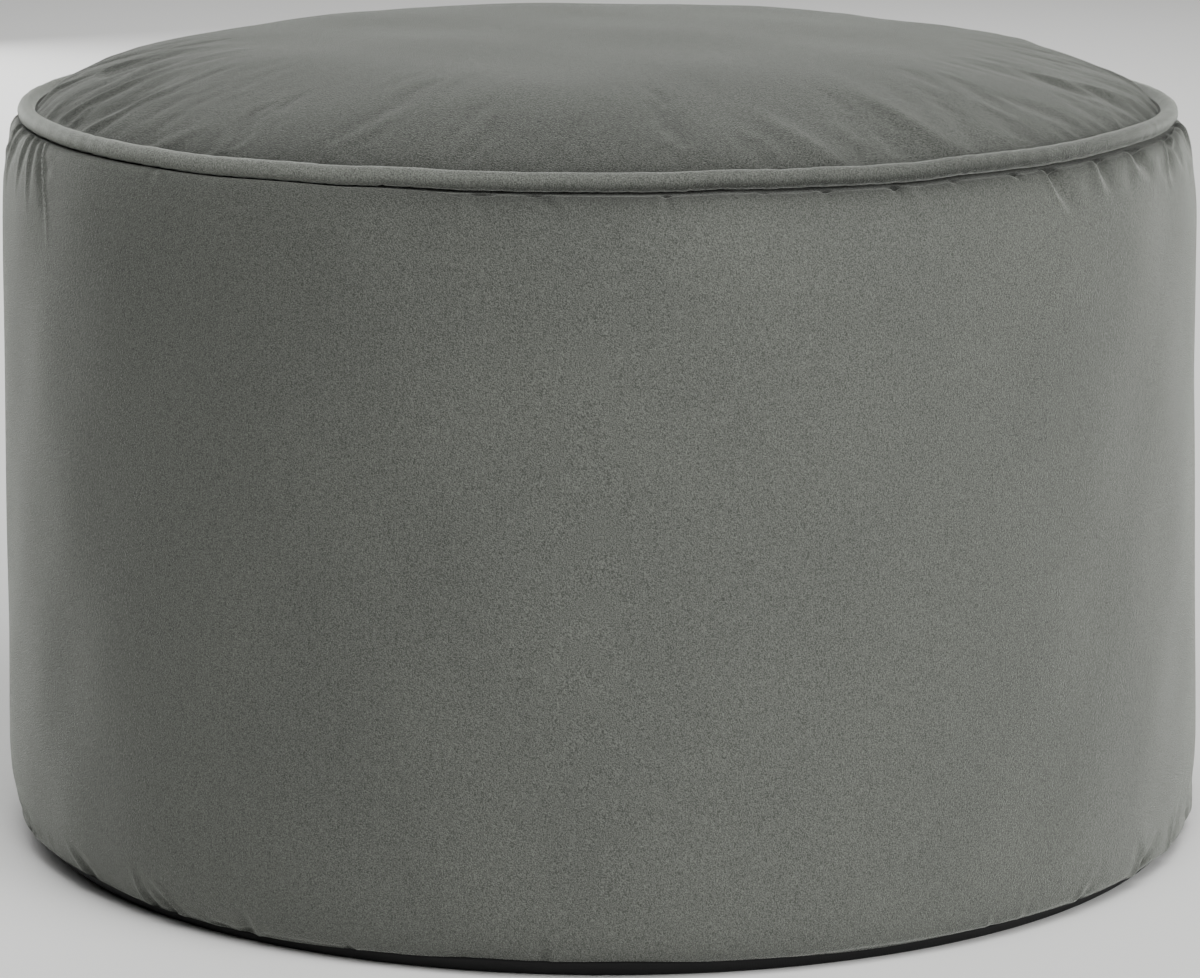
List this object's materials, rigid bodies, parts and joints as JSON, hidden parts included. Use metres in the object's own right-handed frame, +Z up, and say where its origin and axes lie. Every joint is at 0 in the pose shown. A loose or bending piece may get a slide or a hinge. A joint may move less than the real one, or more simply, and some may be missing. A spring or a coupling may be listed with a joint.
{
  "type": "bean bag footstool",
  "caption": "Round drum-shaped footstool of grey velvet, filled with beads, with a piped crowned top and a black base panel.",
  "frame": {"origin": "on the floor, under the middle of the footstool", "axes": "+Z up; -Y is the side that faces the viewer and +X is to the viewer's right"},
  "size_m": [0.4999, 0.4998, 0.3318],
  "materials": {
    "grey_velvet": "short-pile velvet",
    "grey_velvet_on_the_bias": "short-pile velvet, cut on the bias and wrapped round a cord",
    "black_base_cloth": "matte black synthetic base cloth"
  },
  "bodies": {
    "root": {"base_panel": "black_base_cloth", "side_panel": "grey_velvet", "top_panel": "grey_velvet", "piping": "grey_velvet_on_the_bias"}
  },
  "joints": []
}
__________
For the listing above, identify each line bearing "right".

List this object's materials, rigid bodies, parts and joints as JSON, hidden parts included. Use metres in the object's own right-handed frame, +Z up, and say where its origin and axes lie. Every joint is at 0 in the pose shown. A loose or bending piece may get a slide or a hinge. A joint may move less than the real one, or more simply, and some may be missing. A spring or a coupling may be listed with a joint.
  "frame": {"origin": "on the floor, under the middle of the footstool", "axes": "+Z up; -Y is the side that faces the viewer and +X is to the viewer's right"},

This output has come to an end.